The New Jersey Department of Health licensed Hackensack Meridian Mountainside Medical Center to perform a radiation treatment called peptide receptor radionuclide therapy (PPRT) using the drug LUTATHERA® for adults with advanced, cancerous neuroendocrine tumors that develop in the gastrointestinal tract and pancreas. This drug is FDA-approved and has been used to treat patients since 2018.
It is estimated that more than 12,000 people in the U.S. are diagnosed with neuroendocrine tumors (NETs) annually, and the number of people diagnosed with this type of tumor has increased. This is thought to be attributed to improvements in testing, diagnostics and increased awareness of these tumors.

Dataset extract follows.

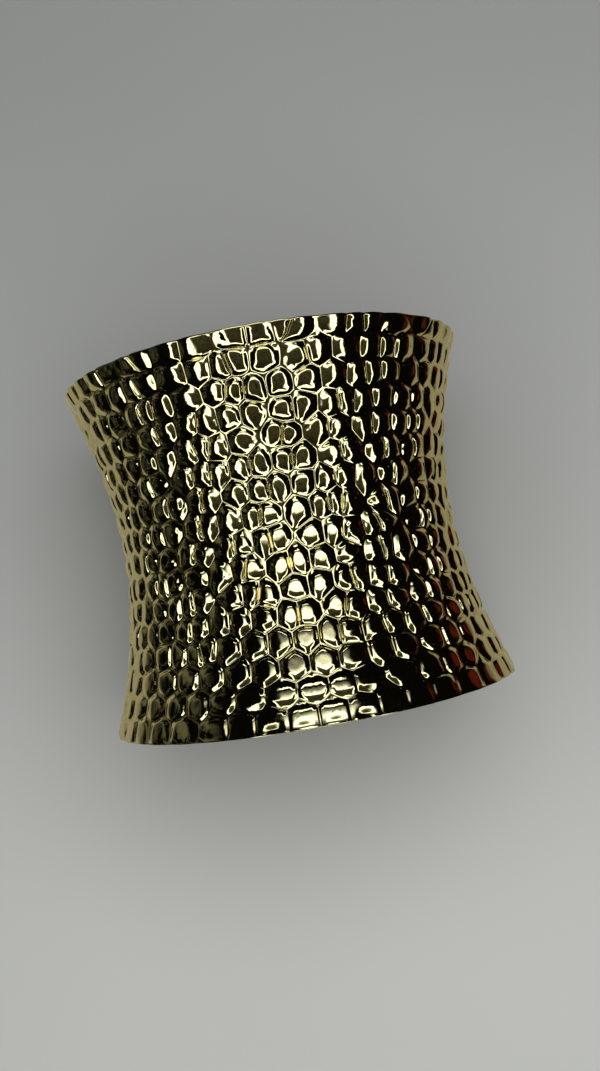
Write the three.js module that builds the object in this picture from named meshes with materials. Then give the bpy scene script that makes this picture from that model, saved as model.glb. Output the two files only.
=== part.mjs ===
// An open cuff bangle: one band of sheet brass bent to an oval C, narrow at the waist and flared at
// both rims. It lies on its opening. The wrist's axis runs along Y, the crown of the C faces +Z, and
// the four corners of the band stand on z = 0, with the origin midway between them. Millimetres.
import * as THREE from "three";

// The band
const BAND_LENGTH = 60.4; // along the wrist, from rim to rim
const WAIST_WIDTH = 60; // outside the narrow middle, across the wrist
const WAIST_DEPTH = 48; // outside the narrow middle, crown to opening, as if the oval were closed
const FLARE = 6; // how far the rims stand out beyond the waist
const FLARE_POWER = 1.85; // 1 would be a straight cone, 2 a parabola
const WALL = 1.1; // with the height of the embossed relief, whose crests are the outer face
const OPENING = 25; // the gap between the two ends of the C at the waist
const CORNER_RADIUS = 3; // where the ends of the C meet the rims

// How finely the curved faces are divided
const CORNER_COLUMNS = 5;
const MIDDLE_COLUMNS = 72;
const ROWS = 20;

const HALF_LENGTH = BAND_LENGTH / 2;
const HALF_WIDTH = WAIST_WIDTH / 2;
const HALF_DEPTH = WAIST_DEPTH / 2;
const END_ANGLE = Math.PI - Math.asin(OPENING / WAIST_WIDTH); // from the crown to one end of the C
const END_RADIUS = Math.hypot(
  (HALF_WIDTH + FLARE) * Math.cos(END_ANGLE),
  (HALF_DEPTH + FLARE) * Math.sin(END_ANGLE),
); // the length of rim for each radian, next to the ends
const CORNER_ANGLE = CORNER_RADIUS / END_RADIUS;

// Angles round the C of the columns that divide the band, measured from the crown. They close up in
// the rounded corners, where equal steps of the corner's quarter circle place them.
function columnAngles() {
  const corner = [];
  for (let i = 0; i < CORNER_COLUMNS; i++) {
    const turn = ((i / CORNER_COLUMNS) * Math.PI) / 2;
    corner.push(END_ANGLE - CORNER_ANGLE * (1 - Math.cos(turn)));
  }
  const middle = [];
  const side = END_ANGLE - CORNER_ANGLE;
  for (let i = 0; i <= MIDDLE_COLUMNS; i++) {
    middle.push(side * ((2 * i) / MIDDLE_COLUMNS - 1));
  }
  return [...corner.map((angle) => -angle), ...middle, ...corner.reverse()];
}

// Half the length of the band at an angle round the C: less within the rounded corners.
function halfLengthAt(angle) {
  const fromEnd = (END_ANGLE - Math.abs(angle)) * END_RADIUS;
  const shortOfArc = Math.max(0, CORNER_RADIUS - fromEnd);
  return HALF_LENGTH - CORNER_RADIUS + Math.sqrt(CORNER_RADIUS ** 2 - shortOfArc ** 2);
}

// A box one unit each way, with x along the C, y from rim to rim and z through the wall, bent into
// the band.
function bandGeometry() {
  const angles = columnAngles();
  const columns = angles.length - 1;
  const geometry = new THREE.BoxGeometry(1, 1, 1, columns, ROWS, 1);
  const position = geometry.getAttribute("position");
  for (let i = 0; i < position.count; i++) {
    const angle = angles[Math.round((position.getX(i) + 0.5) * columns)];
    const y = 2 * position.getY(i) * halfLengthAt(angle);
    const flare = FLARE * Math.abs(y / HALF_LENGTH) ** FLARE_POWER;
    const inward = position.getZ(i) > 0 ? 0 : WALL;
    const x = (HALF_WIDTH + flare - inward) * Math.sin(angle);
    const z = (HALF_DEPTH + flare - inward) * Math.cos(angle);
    position.setXYZ(i, x, y, z);
  }
  geometry.computeBoundingBox();
  geometry.translate(0, 0, -geometry.boundingBox.min.z);
  geometry.deleteAttribute("uv");
  geometry.computeVertexNormals();
  return geometry;
}

const polishedGold = new THREE.MeshStandardMaterial({
  name: "polished_gold",
  color: new THREE.Color(0.8, 0.71, 0.38),
  roughness: 0.12,
  metalness: 1,
});

const cuff = new THREE.Group();
const band = new THREE.Mesh(bandGeometry(), polishedGold);
band.name = "cuff_band";
cuff.add(band);

export default cuff;
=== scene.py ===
"""The looks of an open cuff bangle: one band of embossed, polished gold-tone sheet.

The CAD part is the smooth wall of the band. Here a relief of raised cells is cut into that wall, and
the result stands for the CAD node. Lengths are in millimetres until a mesh, a light or the camera is
made. A place on the sheet is given by two lengths: across, round the waist from the crown, and along,
from the middle towards the far rim.
"""
import math
from collections import namedtuple

import bpy
import numpy as np
from mathutils import Matrix, Vector


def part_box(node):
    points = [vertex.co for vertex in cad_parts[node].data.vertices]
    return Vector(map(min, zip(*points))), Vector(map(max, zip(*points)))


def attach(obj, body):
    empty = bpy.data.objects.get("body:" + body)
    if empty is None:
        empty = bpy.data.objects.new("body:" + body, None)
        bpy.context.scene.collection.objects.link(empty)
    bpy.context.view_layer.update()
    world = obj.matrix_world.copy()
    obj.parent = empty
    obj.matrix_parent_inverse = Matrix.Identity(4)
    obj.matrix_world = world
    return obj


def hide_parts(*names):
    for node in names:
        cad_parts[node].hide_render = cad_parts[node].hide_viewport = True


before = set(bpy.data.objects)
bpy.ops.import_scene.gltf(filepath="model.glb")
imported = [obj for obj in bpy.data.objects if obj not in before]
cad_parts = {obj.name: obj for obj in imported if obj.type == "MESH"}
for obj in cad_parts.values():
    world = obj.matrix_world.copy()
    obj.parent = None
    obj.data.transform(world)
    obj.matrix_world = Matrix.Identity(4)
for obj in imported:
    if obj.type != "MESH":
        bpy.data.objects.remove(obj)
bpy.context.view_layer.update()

MM = 0.001
NODE = "cuff_band"
BODY = "root"

# The band, as in the CAD part
BAND_LENGTH = 60.4
WAIST_WIDTH = 60.0
WAIST_DEPTH = 48.0
FLARE = 6.0
FLARE_POWER = 1.85
WALL = 1.1
OPENING = 25.0
CORNER_RADIUS = 3.0

HALF_LENGTH = BAND_LENGTH / 2
HALF_WIDTH = WAIST_WIDTH / 2
HALF_DEPTH = WAIST_DEPTH / 2
END_ANGLE = math.pi - math.asin(OPENING / WAIST_WIDTH)
CENTRE_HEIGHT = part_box(NODE)[1].z / MM - HALF_DEPTH - FLARE  # the oval's centre above the floor
CROWN = CENTRE_HEIGHT + HALF_DEPTH  # top of the narrow middle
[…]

The drug is administered by intravenous (IV) infusion between eight weeks and 16-weeks apart. A full course of therapy consists of four doses. Different from most cancer medicines, LUTATHERA specifically targets and enters cells with somatostatin receptors - such as those found in the neuroendocrine tumors in the gut - and their neighboring cells. Treatment takes place in a specially designated treatment room in the hospital’s Infusion Center. Anti-nausea medicine, and amino acids are also given to protect the patients’ kidneys from radiation.
Brett Lewis, M.D., Ph.D., medical director of radiation oncology at Mountainside, has been administering the treatment at Hackensack Meridian John Theurer Cancer Center since 2019. “I am excited that Mountainside received licensure to administer PPRT treatment,” said Dr. Lewis. “Bringing the latest, targeted cancer therapies to the hospital means that our local community does not need to travel out of the area to receive the advanced care they need.”
“Providing patients with a high level of care is our priority,” said Tim O’Brien, chief executive officer. “The collaboration between the multidisciplinary teams at the hospital that helped to develop and launch this program shows our commitment to bringing the latest in life-saving and life-extending treatments to our community.”